KEEMPAT: DALAM RANGKA MEMBERIKAN TAHDZIR (PERINGATAN KERAS) bagi kaum muslimin dari kejahatan dan memberikan nasehat kepada mereka. Hal ini bisa dilakukan dalam beberapa bentuk, di antaranya:
- Memberikan Jarh (Kritikan Pedas) terhadap pihak-pihak yang berhak mendapatkan Al-Jarh dari kalangan para perawi (hadits) serta para saksi. Ini hukumnya boleh berdasarkan ijma’ (kesepakatan) kaum muslimin. 16) Bahkan wajib untuk sebuah kepentingan. …
- Jika seseorang melihat seorang pelajar yang sering mendatangi seorang muhtadi’ (pengusung bid’ah) atau seorang fasik untuk menimba ilmu darinya. Kemudian dia mengkhawatirkan si pelajar tersebut terpengaruh karenanya, maka wajib atasnya untuk memberikan nasehat dalam bentuk penjelasan tentang kondisi orang (mubtadi’) tersebut , dengan syarat dia memaksudkan sebagai nasehat. Hal ini di antara perkara yang sering disalahpahami, karena mungkin saja yang mendorong dia untuk melakukan hal itu adalah kedengkian. Sehingga syaithan mengelabuhi dia dan menggambarkan bahwa itu adalah sebuah nasehat . Maka hendaknya dipahami perkara ini dengan baik.

KELIMA: SESEORANG YANG MENAMPAKKAN (SECARA TERANG-TERANGAN) KEFASIKAN DAN KEBID’AHANNYA … maka diperbolehkan penyebutan nama orang tersebut secara langsung dalam perkara-perkara yang dia menampakkannya secara terang-terangan. Namun diharamkan penyebutan nama orang tersebut dalam aib lain, selain yang ditampakkan secara terang-terangan tersebut. Kecuali ada alasan lain, dari yang telah kami sebutkan, yang membolehkan penyebutannya.

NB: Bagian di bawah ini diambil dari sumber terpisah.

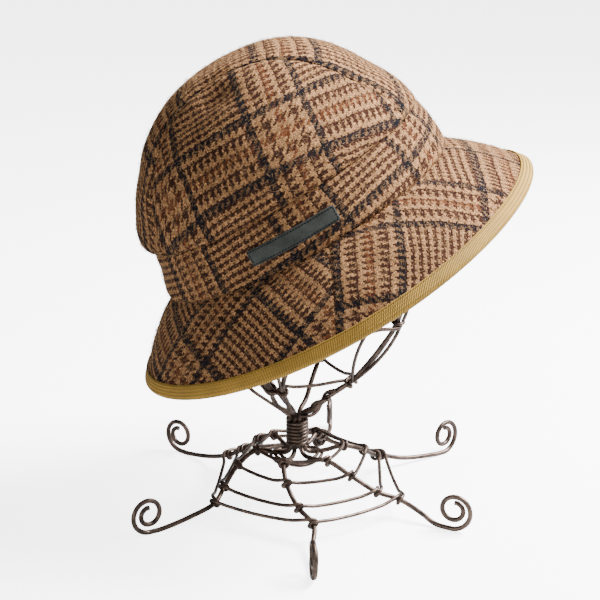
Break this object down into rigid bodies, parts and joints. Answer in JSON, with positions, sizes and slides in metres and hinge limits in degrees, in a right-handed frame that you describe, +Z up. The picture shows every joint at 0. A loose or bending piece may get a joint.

KEENAM: DALAM RANGKA PENGENALAN. Jika seseorang lebih dikenal dengan julukan tertentu, seperti Al-A’masy (si kurang awas/ si rabun), Al-A’raj (si pincang), Al-Asham (si tuli), Al-A’ma (si buta), Al-Ahwal (si juling), dan selain mereka; maka dibolehkan dalam upaya pengenalan kepada mereka dengan penyebutan (julukan-julukan) tersebut. Tapi diharamkan penyebutan julukan-julukan tersebut jika dalam bentuk pelecehan. 17)
Itulah enam sebab (diperbolehkannya ghibah) yang telah disebutkan oleh para ‘ulama. Mayoritas dari ke-enam point tersebut telah disepakati.